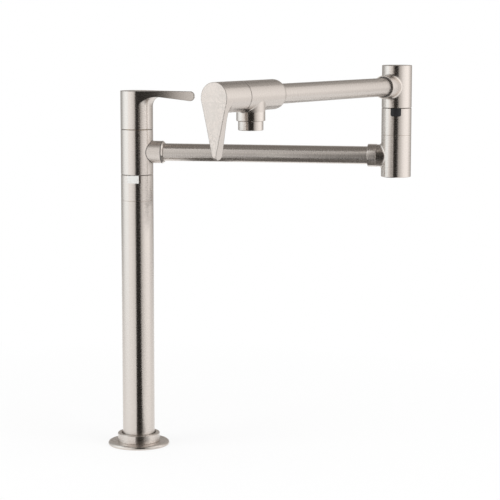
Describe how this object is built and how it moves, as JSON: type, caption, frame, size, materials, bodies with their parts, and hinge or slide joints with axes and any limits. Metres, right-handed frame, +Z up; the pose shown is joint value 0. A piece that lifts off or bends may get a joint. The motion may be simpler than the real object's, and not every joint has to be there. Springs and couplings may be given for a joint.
{
  "type": "deck mount pot filler",
  "caption": "Tall deck-mounted pot filler tap: round post, folding swivel arm on a raised elbow, downward spout and lever valves at post and outlet.",
  "frame": {"origin": "on the post's axis, level with the deck's top face and the underside of the flange", "axes": "+Z up the post; +X along the lower arm at rest; -Y is the front, where the upper arm comes back to"},
  "size_m": [0.3585, 0.3857, 0.5284],
  "materials": {
    "brushed_nickel": "brushed nickel",
    "pale_plastic": "moulded",
    "raw_brass": "machined",
    "plain_steel": "plain",
    "black_rubber": "matt",
    "black_plastic": "moulded",
    "grey_plastic": "moulded",
    "ceramic": "lapped"
  },
  "bodies": {
    "post": {"deck_flange": "brushed_nickel", "flange_seal": "black_rubber", "base_collar": "brushed_nickel", "threaded_shank": "raw_brass", "shank_rubber_washer": "black_rubber", "shank_steel_washer": "plain_steel", "shank_nut": "raw_brass", "post_foot": "raw_brass", "riser_tube": "plain_steel", "post_tube": "brushed_nickel", "stop_sleeve": "brushed_nickel", "post_stop_key": "pale_plastic", "valve_core": "raw_brass", "core_seals": "black_rubber", "post_glide_ring": "black_plastic", "post_retainer_nut": "raw_brass", "post_seat_washer": "black_rubber", "post_fixed_disc": "ceramic", "post_cartridge": "raw_brass", "post_gland_nut": "raw_brass"},
    "lower_arm": {"swivel_housing": "brushed_nickel", "lower_arm_end_ring": "brushed_nickel", "lower_arm_tube": "brushed_nickel", "lower_arm_collar": "brushed_nickel", "elbow_lower_housing": "brushed_nickel", "elbow_bottom_cap": "brushed_nickel", "elbow_ring": "brushed_nickel", "elbow_stop_key": "black_plastic", "elbow_glide_ring": "black_plastic"},
    "upper_arm": {"elbow_upper_housing": "brushed_nickel", "elbow_spigot": "raw_brass", "spigot_seals": "black_rubber", "spigot_circlip": "plain_steel", "upper_arm_collar": "brushed_nickel", "upper_arm_tube": "brushed_nickel", "outlet_body": "brushed_nickel", "aerator_housing": "brushed_nickel", "aerator_seal": "black_rubber", "aerator_insert": "grey_plastic", "outlet_seat_washer": "black_rubber", "outlet_fixed_disc": "ceramic", "outlet_cartridge": "raw_brass", "outlet_gland_nut": "raw_brass"},
    "post_lever": {"post_handle": "brushed_nickel", "post_stem": "raw_brass", "post_moving_disc": "ceramic", "post_grub_screw": "plain_steel"},
    "outlet_lever": {"outlet_handle": "brushed_nickel", "outlet_stem": "raw_brass", "outlet_moving_disc": "ceramic", "outlet_grub_screw": "plain_steel"}
  },
  "joints": [
    {"name": "post_swivel", "type": "hinge", "parent": "post", "child": "lower_arm", "pos_m": [0, 0, 0.3504], "axis": [0, 0, 1], "range_deg": [-90, 90]},
    {"name": "elbow_swivel", "type": "hinge", "parent": "lower_arm", "child": "upper_arm", "pos_m": [0.305, 0, 0.4294], "axis": [0, 0, 1], "range_deg": [-38, 262]},
    {"name": "post_valve_turn", "type": "hinge", "parent": "post", "child": "post_lever", "pos_m": [0, 0, 0.4], "axis": [0, 0, 1], "range_deg": [0, 90]},
    {"name": "outlet_valve_turn", "type": "hinge", "parent": "upper_arm", "child": "outlet_lever", "pos_m": [0.19074, -0.28279, 0.4294], "axis": [-0.3746, -0.9272, 0], "range_deg": [0, 90]}
  ]
}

Exercise
Copy the data above exactly. Every line must be included.

Response for this exercise
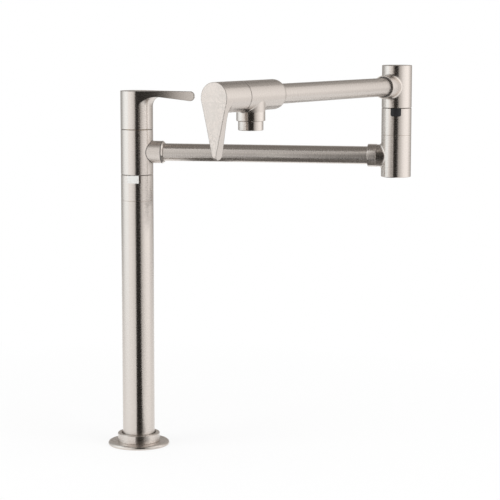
Describe how this object is built and how it moves, as JSON: type, caption, frame, size, materials, bodies with their parts, and hinge or slide joints with axes and any limits. Metres, right-handed frame, +Z up; the pose shown is joint value 0. A piece that lifts off or bends may get a joint. The motion may be simpler than the real object's, and not every joint has to be there. Springs and couplings may be given for a joint.
{
  "type": "deck mount pot filler",
  "caption": "Tall deck-mounted pot filler tap: round post, folding swivel arm on a raised elbow, downward spout and lever valves at post and outlet.",
  "frame": {"origin": "on the post's axis, level with the deck's top face and the underside of the flange", "axes": "+Z up the post; +X along the lower arm at rest; -Y is the front, where the upper arm comes back to"},
  "size_m": [0.3585, 0.3857, 0.5284],
  "materials": {
    "brushed_nickel": "brushed nickel",
    "pale_plastic": "moulded",
    "raw_brass": "machined",
    "plain_steel": "plain",
    "black_rubber": "matt",
    "black_plastic": "moulded",
    "grey_plastic": "moulded",
    "ceramic": "lapped"
  },
  "bodies": {
    "post": {"deck_flange": "brushed_nickel", "flange_seal": "black_rubber", "base_collar": "brushed_nickel", "threaded_shank": "raw_brass", "shank_rubber_washer": "black_rubber", "shank_steel_washer": "plain_steel", "shank_nut": "raw_brass", "post_foot": "raw_brass", "riser_tube": "plain_steel", "post_tube": "brushed_nickel", "stop_sleeve": "brushed_nickel", "post_stop_key": "pale_plastic", "valve_core": "raw_brass", "core_seals": "black_rubber", "post_glide_ring": "black_plastic", "post_retainer_nut": "raw_brass", "post_seat_washer": "black_rubber", "post_fixed_disc": "ceramic", "post_cartridge": "raw_brass", "post_gland_nut": "raw_brass"},
    "lower_arm": {"swivel_housing": "brushed_nickel", "lower_arm_end_ring": "brushed_nickel", "lower_arm_tube": "brushed_nickel", "lower_arm_collar": "brushed_nickel", "elbow_lower_housing": "brushed_nickel", "elbow_bottom_cap": "brushed_nickel", "elbow_ring": "brushed_nickel", "elbow_stop_key": "black_plastic", "elbow_glide_ring": "black_plastic"},
    "upper_arm": {"elbow_upper_housing": "brushed_nickel", "elbow_spigot": "raw_brass", "spigot_seals": "black_rubber", "spigot_circlip": "plain_steel", "upper_arm_collar": "brushed_nickel", "upper_arm_tube": "brushed_nickel", "outlet_body": "brushed_nickel", "aerator_housing": "brushed_nickel", "aerator_seal": "black_rubber", "aerator_insert": "grey_plastic", "outlet_seat_washer": "black_rubber", "outlet_fixed_disc": "ceramic", "outlet_cartridge": "raw_brass", "outlet_gland_nut": "raw_brass"},
    "post_lever": {"post_handle": "brushed_nickel", "post_stem": "raw_brass", "post_moving_disc": "ceramic", "post_grub_screw": "plain_steel"},
    "outlet_lever": {"outlet_handle": "brushed_nickel", "outlet_stem": "raw_brass", "outlet_moving_disc": "ceramic", "outlet_grub_screw": "plain_steel"}
  },
  "joints": [
    {"name": "post_swivel", "type": "hinge", "parent": "post", "child": "lower_arm", "pos_m": [0, 0, 0.3504], "axis": [0, 0, 1], "range_deg": [-90, 90]},
    {"name": "elbow_swivel", "type": "hinge", "parent": "lower_arm", "child": "upper_arm", "pos_m": [0.305, 0, 0.4294], "axis": [0, 0, 1], "range_deg": [-38, 262]},
    {"name": "post_valve_turn", "type": "hinge", "parent": "post", "child": "post_lever", "pos_m": [0, 0, 0.4], "axis": [0, 0, 1], "range_deg": [0, 90]},
    {"name": "outlet_valve_turn", "type": "hinge", "parent": "upper_arm", "child": "outlet_lever", "pos_m": [0.19074, -0.28279, 0.4294], "axis": [-0.3746, -0.9272, 0], "range_deg": [0, 90]}
  ]
}